> **WRITTEN PROBLEM**: Retype each line of the listing below, from the first through the one holding "scene.camera = camera", with no other lines.

> **MATERIAL PROVIDED**:
◇ ◇ ◇ ◇

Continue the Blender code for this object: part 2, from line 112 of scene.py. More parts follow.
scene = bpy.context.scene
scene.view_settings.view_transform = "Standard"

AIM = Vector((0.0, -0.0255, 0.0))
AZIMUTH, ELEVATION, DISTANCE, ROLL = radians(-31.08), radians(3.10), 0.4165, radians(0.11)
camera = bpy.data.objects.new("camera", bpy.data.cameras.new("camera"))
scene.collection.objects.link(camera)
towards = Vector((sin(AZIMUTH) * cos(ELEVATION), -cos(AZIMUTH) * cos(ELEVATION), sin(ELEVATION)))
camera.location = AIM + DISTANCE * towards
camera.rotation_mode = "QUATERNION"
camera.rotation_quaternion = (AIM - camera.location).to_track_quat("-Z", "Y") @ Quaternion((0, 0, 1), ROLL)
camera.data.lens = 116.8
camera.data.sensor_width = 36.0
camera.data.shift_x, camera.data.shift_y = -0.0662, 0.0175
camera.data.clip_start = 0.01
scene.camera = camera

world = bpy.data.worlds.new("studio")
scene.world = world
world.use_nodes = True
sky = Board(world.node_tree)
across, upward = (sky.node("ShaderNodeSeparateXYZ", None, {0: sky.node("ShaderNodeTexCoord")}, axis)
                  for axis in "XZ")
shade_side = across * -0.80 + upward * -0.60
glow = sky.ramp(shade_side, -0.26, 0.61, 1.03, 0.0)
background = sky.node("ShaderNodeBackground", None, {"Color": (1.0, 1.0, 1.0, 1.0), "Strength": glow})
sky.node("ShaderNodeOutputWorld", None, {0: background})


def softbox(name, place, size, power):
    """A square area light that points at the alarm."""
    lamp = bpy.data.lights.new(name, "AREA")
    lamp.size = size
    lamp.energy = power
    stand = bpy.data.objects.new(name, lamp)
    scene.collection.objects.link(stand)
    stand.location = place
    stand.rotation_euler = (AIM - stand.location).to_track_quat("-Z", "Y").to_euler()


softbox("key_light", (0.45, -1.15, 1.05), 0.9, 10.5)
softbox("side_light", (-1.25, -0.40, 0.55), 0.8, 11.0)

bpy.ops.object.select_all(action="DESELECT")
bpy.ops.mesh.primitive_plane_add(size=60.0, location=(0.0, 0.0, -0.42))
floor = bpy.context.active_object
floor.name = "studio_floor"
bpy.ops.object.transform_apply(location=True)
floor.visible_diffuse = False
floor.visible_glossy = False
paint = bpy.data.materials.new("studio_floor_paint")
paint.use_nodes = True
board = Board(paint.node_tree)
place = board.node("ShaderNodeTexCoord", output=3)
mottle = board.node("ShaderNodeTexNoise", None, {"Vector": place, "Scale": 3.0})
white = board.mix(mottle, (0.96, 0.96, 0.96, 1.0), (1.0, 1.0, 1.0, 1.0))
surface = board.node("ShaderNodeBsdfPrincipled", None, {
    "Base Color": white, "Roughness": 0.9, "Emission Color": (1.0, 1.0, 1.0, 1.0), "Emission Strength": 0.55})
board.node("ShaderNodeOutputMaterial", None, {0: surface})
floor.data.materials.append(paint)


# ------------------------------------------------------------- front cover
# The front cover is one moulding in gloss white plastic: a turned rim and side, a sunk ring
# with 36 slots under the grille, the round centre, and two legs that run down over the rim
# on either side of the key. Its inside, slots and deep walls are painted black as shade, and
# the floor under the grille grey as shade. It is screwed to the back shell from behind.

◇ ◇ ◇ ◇

> **EXPECTED ANSWER**:
Continue the Blender code for this object: part 2, from line 112 of scene.py. More parts follow.
scene = bpy.context.scene
scene.view_settings.view_transform = "Standard"

AIM = Vector((0.0, -0.0255, 0.0))
AZIMUTH, ELEVATION, DISTANCE, ROLL = radians(-31.08), radians(3.10), 0.4165, radians(0.11)
camera = bpy.data.objects.new("camera", bpy.data.cameras.new("camera"))
scene.collection.objects.link(camera)
towards = Vector((sin(AZIMUTH) * cos(ELEVATION), -cos(AZIMUTH) * cos(ELEVATION), sin(ELEVATION)))
camera.location = AIM + DISTANCE * towards
camera.rotation_mode = "QUATERNION"
camera.rotation_quaternion = (AIM - camera.location).to_track_quat("-Z", "Y") @ Quaternion((0, 0, 1), ROLL)
camera.data.lens = 116.8
camera.data.sensor_width = 36.0
camera.data.shift_x, camera.data.shift_y = -0.0662, 0.0175
camera.data.clip_start = 0.01
scene.camera = camera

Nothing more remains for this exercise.